Escribe: Miroslav Niemój
En ellas se funde la carta de las enamoradas, dos mujercitas aburridas, ya cansadas de un mundo que apenas comienza para ellas, concuerdan en que no le deben virtud ni mesura a un mundo que se desborda en vicio y perversión. Su único remedio contra el tedio de una vida que les ofrece pocas opciones es el asegurarse de una vida aún más miserable, porque lo único intolerable es estar aburridas.
Este pacto divino entre las amigas las devuelve al Edén, donde danzan felices alrededor del árbol de las delicias, rebosante de frutos. Están solas, en este jardín no hay un Adán, porque no son costilla de nadie. El hombre no solo no es su contraparte exacta, no es nada.
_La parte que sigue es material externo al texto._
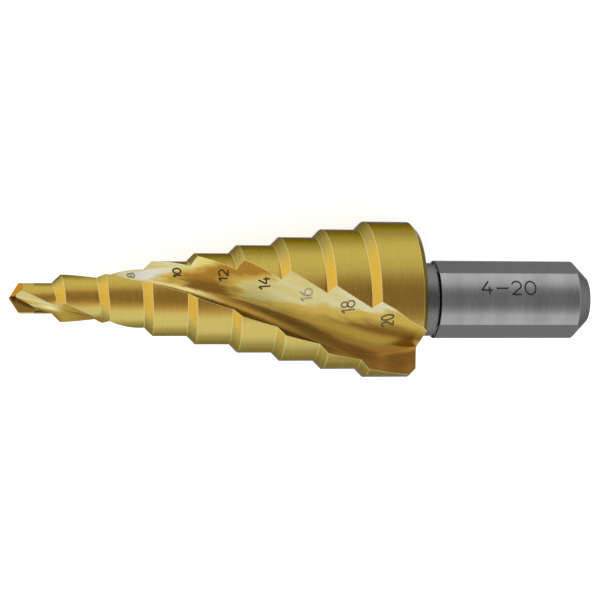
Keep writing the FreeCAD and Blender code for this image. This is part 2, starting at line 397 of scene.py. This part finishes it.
def cast_onto_drill(thing):
    """Move a flat mark square to its plane until it lies just above the drill's surface."""
    cast = thing.modifiers.new("cast", "SHRINKWRAP")
    cast.target = DRILL
    cast.wrap_method = "PROJECT"
    cast.wrap_mode = "ABOVE_SURFACE"
    cast.use_project_z = True
    cast.use_positive_direction = False
    cast.use_negative_direction = True
    cast.offset = MARK_LIFT * MILLIMETRE
    bpy.context.view_layer.update()
    seen = thing.evaluated_get(bpy.context.evaluated_depsgraph_get())
    mesh = bpy.data.meshes.new_from_object(seen)
    mesh.transform(thing.matrix_world)
    thing.modifiers.clear()
    thing.matrix_world = Matrix.Identity(4)
    thing.data = mesh


def burnt_in(name, mark, reading_deg, stroke, faint, dark):
    """Writing that lies on the drill, with a thickness that reaches into its surface."""
    thing = drawn_in_front(name, mark, reading_deg, stroke)
    cast_onto_drill(thing)
    thick = thing.modifiers.new("thickness", "SOLIDIFY")
    thick.thickness = MARK_THICKNESS * MILLIMETRE
    thick.offset = -1
    text, burn = mark[0], mark[-1]
    faint = np.array(faint)
    thing.data.materials.append(etched("Mark " + text, faint + (np.array(dark) - faint) * burn))
    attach(thing, "root")


# Shader building


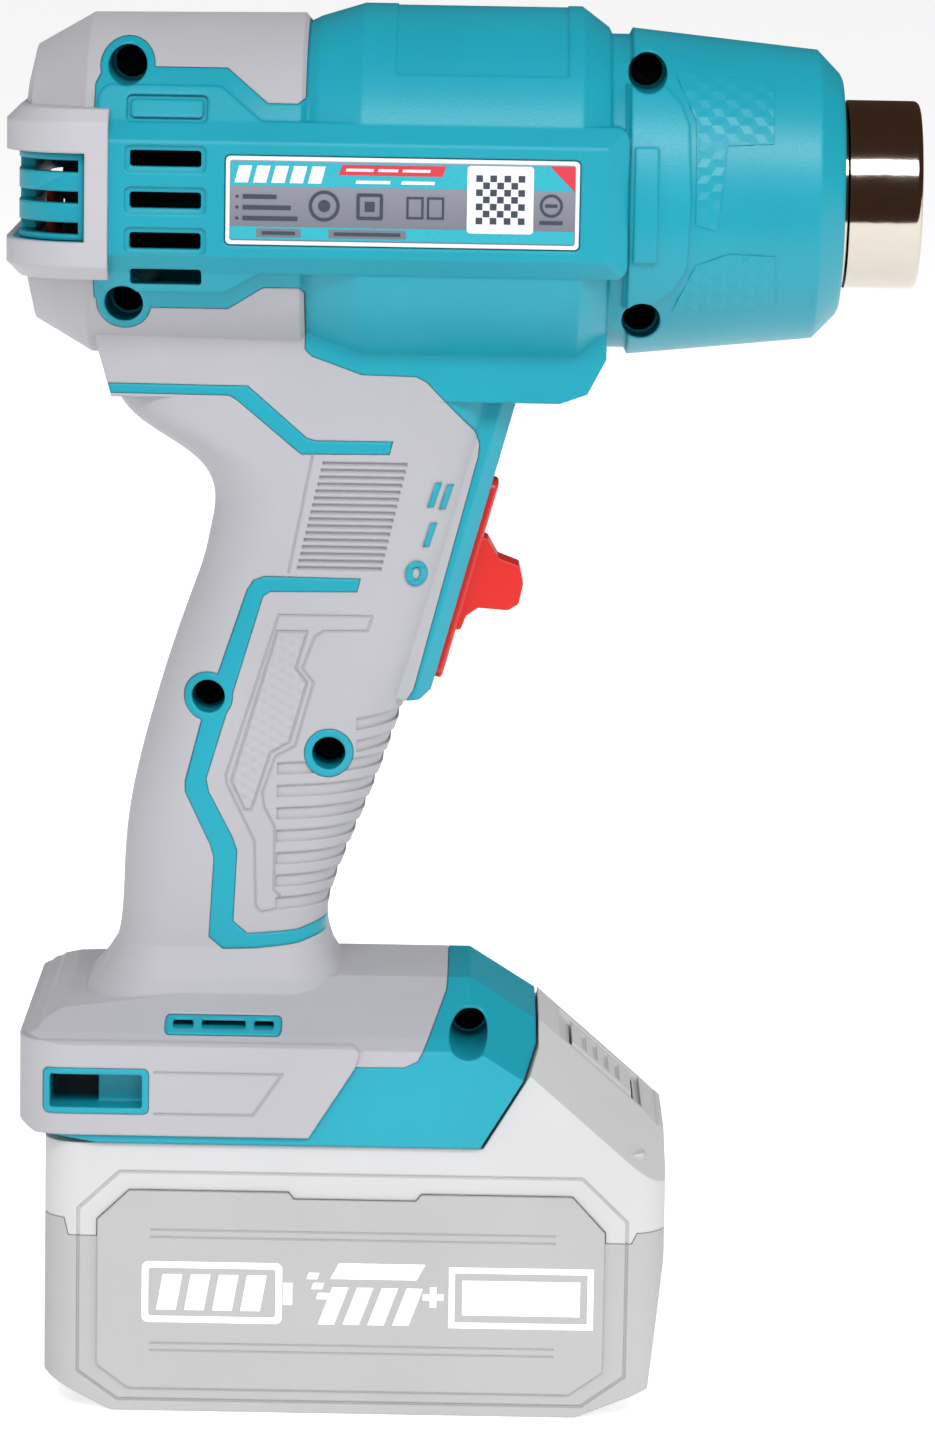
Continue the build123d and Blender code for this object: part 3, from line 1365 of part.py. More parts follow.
leaf_in, leaf_t = 0.75, 0.3
with BuildPart() as pack_contacts:
    for y in blade_ys:
        add(slab(-43.5, -35, y - leaf_in - leaf_t, y + leaf_in + leaf_t, pack_board_z + 1.6, 45.4))
        for side in (-1, 1):
            middle = y + side * (leaf_in + leaf_t / 2)
            add(slab(-43.5, -35, middle - leaf_t / 2, middle + leaf_t / 2, 45.2, 56.0))
pack_contacts.part.label = "pack_contacts"
export_step(pack_contacts.part, "parts/pack_contacts.step")
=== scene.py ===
import math
import bpy
from mathutils import Matrix, Vector


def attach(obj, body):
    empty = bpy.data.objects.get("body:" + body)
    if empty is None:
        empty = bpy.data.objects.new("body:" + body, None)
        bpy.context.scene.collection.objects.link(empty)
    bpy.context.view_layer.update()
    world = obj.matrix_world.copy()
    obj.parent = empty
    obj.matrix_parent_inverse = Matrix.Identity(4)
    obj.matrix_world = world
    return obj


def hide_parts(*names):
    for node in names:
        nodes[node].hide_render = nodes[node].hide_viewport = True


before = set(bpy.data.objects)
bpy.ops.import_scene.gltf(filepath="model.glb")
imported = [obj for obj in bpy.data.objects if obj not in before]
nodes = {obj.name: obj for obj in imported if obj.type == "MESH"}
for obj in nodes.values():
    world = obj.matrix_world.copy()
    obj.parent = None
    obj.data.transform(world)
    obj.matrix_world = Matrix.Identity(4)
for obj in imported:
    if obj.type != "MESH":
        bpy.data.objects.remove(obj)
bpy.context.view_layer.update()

MM = 0.001


# ---- Studio ----
# A pale milk-glass table under a white sky, a wide softbox above the front, weak fills at
# the front, the tail and the nozzle, a light behind, and a camera that looks square at the
# right side from a little above.

def put(tree, kind, inputs=None, **settings):
    """Adds a node: settings are its properties, inputs are values or the sockets to link."""
    node = tree.nodes.new(kind)
    for key, value in settings.items():
        setattr(node, key, value)
    for socket, value in (inputs or {}).items():
        if isinstance(value, bpy.types.NodeSocket):
            tree.links.new(value, node.inputs[socket])
        else:
            node.inputs[socket].default_value = value
    return node


def linear(hex_code):
    """The linear colour of an sRGB hex code."""
    parts = [int(hex_code[i:i + 2], 16) / 255 for i in (1, 3, 5)]
    return [p / 12.92 if p <= 0.04045 else ((p + 0.055) / 1.055) ** 2.4 for p in parts] + [1.0]


camera_aim = Vector((0.001, 0.0, 0.1262))
camera_distance = 1.1
camera_rise = math.radians(9.5)
camera_roll = math.radians(1.0)
lens_mm, sensor_mm = 146.9, 36
bpy.ops.object.camera_add()
camera = bpy.context.object
camera.name = "camera"
camera.data.lens = lens_mm
camera.data.sensor_width = sensor_mm
back = Vector((0, -math.cos(camera_rise), math.sin(camera_rise)))
upright = back.to_track_quat("Z", "Y").to_matrix().to_4x4()
place = Matrix.Translation(camera_aim + camera_distance * back)
camera.matrix_world = place @ upright @ Matrix.Rotation(camera_roll, 4, "Z")
bpy.context.scene.camera = camera
# plain colour management, so that a moulding shows the colour it is named with
bpy.context.scene.view_settings.view_transform = "Standard"

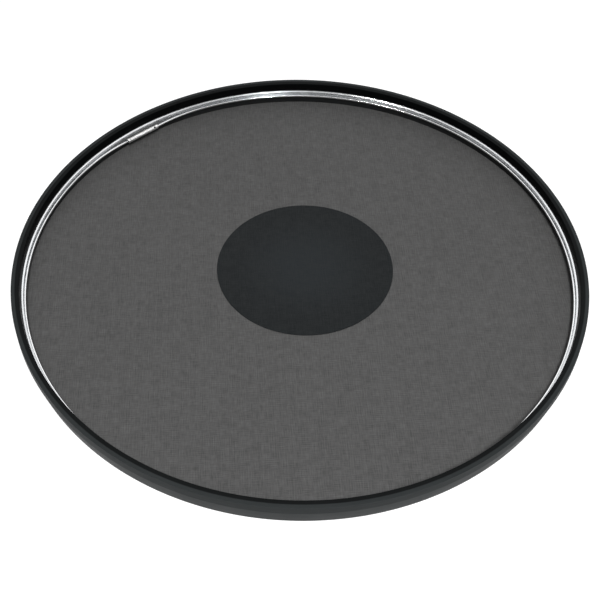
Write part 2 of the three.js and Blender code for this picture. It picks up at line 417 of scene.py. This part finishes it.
def make_barrel():
    """A knurled sleeve with a plain bore for the rod's thread, a solid web with the tommy bar's cross hole,
    and a seat.
    """
    half = BARREL_LENGTH / 2
    columns = 96
    starts = round(2 * math.pi * BARREL_RADIUS / KNURL_PITCH)
    knurl_from = -half + KNURL_INSET_RIGHT
    knurl_to = half - KNURL_INSET_LEFT
    seat_bottom = -half + SEAT_DEPTH
    bore_bottom = seat_bottom + WEB_LENGTH
    outer = [(BARREL_RADIUS - 0.5 * MM, -half), (BARREL_RADIUS, -half + 0.5 * MM)]
    steps = 230
    outer += [(BARREL_RADIUS, -half + 0.5 * MM + (2 * half - 1 * MM) * k / steps) for k in range(1, steps)]
    outer += [(BARREL_RADIUS, half - 0.5 * MM), (BARREL_RADIUS - 0.5 * MM, half)]
    bore = [
        (BORE_RADIUS + 0.35 * MM, half),
        (BORE_RADIUS, half - 0.4 * MM),
        (BORE_RADIUS, bore_bottom),
        (0.02 * MM, bore_bottom - 1.1 * MM),
    ]
    seat = [
        (0.02 * MM, seat_bottom),
        (BORE_RADIUS, seat_bottom),
        (BORE_RADIUS, -half + 0.3 * MM),
        (BORE_RADIUS + 0.2 * MM, -half),
    ]
    bm = bmesh.new()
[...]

El complemento de la mujer es solo otra mujer “peor”. Solo otra igual que ella podría comprender por qué es necesario empujarse al límite de su propio espíritu y moral para poder ver la vida desde un precipicio plagado de flores.
Luego de su celestial ascenso, bajan a la tierra que también rebosa de alimento, de placer y gozo, pero que no es otorgado gratuitamente. No, en este plano la moneda de cambio es el truco y el engaño. En ellas se funde la carta del tonto, porque creyeron el mundo era terreno plano, y es aquí donde se embarcan en la espiral descendente de su desfachatez y consecuencias.
En un mundo donde “nada sabe mejor que ser delgada” y el primer pecado de la mujer es comer. Ellas han elegido comerse el mundo hasta el hastío, comer con las manos y los pies. Engordarse en placeres y travesuras sólo para descubrir lo que es el empacho. En ellas se funde la carta de la torre. Pero también se funde sobre el mundo entero.